Check each line of the data for "this" and select those that have it.

::::::::::

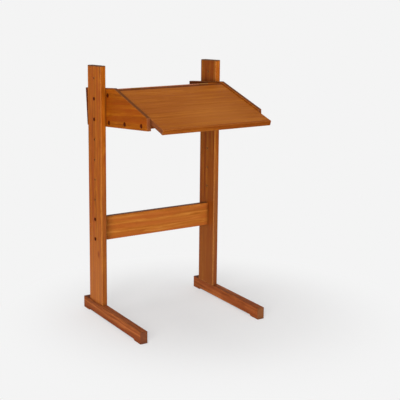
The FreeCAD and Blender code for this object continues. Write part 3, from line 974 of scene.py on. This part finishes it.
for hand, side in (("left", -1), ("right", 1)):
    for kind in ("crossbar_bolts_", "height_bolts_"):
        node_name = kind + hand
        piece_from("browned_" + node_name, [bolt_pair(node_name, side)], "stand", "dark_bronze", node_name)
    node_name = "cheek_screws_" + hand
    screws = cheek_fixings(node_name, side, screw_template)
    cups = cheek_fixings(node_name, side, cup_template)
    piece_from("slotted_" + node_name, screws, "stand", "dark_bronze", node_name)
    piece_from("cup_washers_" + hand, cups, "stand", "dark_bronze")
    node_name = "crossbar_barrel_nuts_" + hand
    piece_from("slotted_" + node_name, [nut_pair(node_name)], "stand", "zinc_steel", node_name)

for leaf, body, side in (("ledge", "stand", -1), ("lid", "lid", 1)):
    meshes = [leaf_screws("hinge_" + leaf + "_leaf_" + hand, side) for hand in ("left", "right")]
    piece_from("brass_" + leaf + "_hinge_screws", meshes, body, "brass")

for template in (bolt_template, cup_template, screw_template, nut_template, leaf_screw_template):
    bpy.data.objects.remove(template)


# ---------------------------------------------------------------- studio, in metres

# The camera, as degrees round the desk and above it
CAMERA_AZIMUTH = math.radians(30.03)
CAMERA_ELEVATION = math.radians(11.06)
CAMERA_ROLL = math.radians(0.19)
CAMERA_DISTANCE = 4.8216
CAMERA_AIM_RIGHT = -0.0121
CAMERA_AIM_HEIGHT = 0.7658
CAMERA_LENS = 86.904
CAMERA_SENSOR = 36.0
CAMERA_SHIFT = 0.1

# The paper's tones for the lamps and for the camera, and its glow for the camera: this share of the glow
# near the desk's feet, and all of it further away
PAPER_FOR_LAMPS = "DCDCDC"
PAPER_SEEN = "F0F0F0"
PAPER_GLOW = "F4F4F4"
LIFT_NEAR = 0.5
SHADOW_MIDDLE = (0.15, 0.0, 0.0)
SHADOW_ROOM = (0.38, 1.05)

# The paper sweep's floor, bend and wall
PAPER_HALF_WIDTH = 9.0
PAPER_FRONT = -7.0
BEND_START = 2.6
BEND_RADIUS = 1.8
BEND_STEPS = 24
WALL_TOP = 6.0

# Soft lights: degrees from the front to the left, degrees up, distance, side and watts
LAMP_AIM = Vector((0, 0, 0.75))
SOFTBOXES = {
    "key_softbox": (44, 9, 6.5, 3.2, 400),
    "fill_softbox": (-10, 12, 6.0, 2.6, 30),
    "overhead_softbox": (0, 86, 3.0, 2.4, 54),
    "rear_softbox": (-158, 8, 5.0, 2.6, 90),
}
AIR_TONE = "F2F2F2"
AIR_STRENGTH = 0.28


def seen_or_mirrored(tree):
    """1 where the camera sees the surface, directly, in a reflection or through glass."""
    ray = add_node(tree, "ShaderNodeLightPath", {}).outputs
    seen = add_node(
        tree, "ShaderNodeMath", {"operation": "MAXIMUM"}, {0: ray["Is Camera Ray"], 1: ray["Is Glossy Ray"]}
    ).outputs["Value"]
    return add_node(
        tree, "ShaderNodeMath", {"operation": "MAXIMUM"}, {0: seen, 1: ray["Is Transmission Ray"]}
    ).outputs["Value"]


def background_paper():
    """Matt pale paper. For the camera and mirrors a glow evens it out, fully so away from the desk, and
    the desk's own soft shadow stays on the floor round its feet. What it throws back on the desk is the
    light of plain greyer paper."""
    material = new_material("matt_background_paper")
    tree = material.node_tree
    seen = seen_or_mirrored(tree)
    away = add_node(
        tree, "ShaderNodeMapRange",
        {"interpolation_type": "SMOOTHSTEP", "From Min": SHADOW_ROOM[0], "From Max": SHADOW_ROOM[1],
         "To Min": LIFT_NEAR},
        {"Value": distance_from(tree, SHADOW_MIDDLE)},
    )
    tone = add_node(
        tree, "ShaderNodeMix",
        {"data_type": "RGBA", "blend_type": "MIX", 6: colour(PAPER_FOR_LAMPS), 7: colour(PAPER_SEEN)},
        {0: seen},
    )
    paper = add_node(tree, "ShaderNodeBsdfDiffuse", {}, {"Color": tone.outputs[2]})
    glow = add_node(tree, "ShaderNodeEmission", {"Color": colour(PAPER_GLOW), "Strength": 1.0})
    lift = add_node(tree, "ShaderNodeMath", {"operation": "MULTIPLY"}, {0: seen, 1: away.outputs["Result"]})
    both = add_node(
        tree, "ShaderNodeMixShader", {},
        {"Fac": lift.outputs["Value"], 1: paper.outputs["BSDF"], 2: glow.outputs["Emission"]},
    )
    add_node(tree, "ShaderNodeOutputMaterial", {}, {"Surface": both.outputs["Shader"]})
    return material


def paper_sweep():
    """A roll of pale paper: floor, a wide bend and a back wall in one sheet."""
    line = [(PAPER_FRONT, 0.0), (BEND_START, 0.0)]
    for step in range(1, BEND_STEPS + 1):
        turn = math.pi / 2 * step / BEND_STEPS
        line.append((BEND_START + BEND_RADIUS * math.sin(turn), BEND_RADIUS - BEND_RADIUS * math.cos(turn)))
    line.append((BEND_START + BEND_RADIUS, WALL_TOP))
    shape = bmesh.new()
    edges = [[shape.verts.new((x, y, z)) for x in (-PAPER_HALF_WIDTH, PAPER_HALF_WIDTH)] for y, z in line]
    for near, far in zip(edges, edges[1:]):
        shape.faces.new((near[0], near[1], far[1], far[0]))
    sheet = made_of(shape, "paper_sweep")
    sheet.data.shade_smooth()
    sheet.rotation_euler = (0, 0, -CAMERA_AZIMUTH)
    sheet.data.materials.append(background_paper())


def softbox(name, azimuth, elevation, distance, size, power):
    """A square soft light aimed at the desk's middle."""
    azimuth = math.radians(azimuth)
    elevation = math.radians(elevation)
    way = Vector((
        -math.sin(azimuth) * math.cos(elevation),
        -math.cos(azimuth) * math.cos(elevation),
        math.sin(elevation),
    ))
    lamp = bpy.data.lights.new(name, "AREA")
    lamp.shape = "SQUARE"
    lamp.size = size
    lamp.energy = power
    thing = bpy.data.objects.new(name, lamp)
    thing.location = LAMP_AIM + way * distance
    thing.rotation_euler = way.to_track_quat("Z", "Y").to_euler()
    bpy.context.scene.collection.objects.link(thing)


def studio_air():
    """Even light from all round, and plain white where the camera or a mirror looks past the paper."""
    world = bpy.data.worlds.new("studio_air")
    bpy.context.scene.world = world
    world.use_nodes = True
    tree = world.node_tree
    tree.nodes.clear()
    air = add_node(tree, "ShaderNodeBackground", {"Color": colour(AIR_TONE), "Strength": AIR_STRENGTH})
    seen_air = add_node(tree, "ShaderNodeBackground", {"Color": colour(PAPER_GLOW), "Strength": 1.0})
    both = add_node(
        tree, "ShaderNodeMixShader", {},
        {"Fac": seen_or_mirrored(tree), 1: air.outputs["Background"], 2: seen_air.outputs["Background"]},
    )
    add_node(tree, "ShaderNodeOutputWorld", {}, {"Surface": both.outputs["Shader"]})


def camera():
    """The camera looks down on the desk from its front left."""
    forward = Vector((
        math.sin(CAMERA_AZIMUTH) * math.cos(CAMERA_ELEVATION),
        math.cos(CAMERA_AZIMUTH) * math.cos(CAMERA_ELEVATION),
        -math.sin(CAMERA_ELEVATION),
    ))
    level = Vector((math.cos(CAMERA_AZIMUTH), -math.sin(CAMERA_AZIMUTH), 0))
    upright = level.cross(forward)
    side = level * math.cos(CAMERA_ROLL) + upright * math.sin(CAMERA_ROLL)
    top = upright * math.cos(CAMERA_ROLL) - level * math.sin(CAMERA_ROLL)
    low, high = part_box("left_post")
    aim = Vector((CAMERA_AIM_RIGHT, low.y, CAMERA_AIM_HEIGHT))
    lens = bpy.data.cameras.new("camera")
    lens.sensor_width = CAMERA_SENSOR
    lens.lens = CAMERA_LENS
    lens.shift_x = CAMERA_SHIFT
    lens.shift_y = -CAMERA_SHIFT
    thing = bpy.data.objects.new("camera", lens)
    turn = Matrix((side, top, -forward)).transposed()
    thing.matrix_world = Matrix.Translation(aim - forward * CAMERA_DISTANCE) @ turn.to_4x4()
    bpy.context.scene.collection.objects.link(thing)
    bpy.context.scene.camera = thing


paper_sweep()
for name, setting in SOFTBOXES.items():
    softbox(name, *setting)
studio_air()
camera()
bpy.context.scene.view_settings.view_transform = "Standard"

::::::::::

Task output:
The FreeCAD and Blender code for this object continues. Write part 3, from line 974 of scene.py on. This part finishes it.
# The paper's tones for the lamps and for the camera, and its glow for the camera: this share of the glow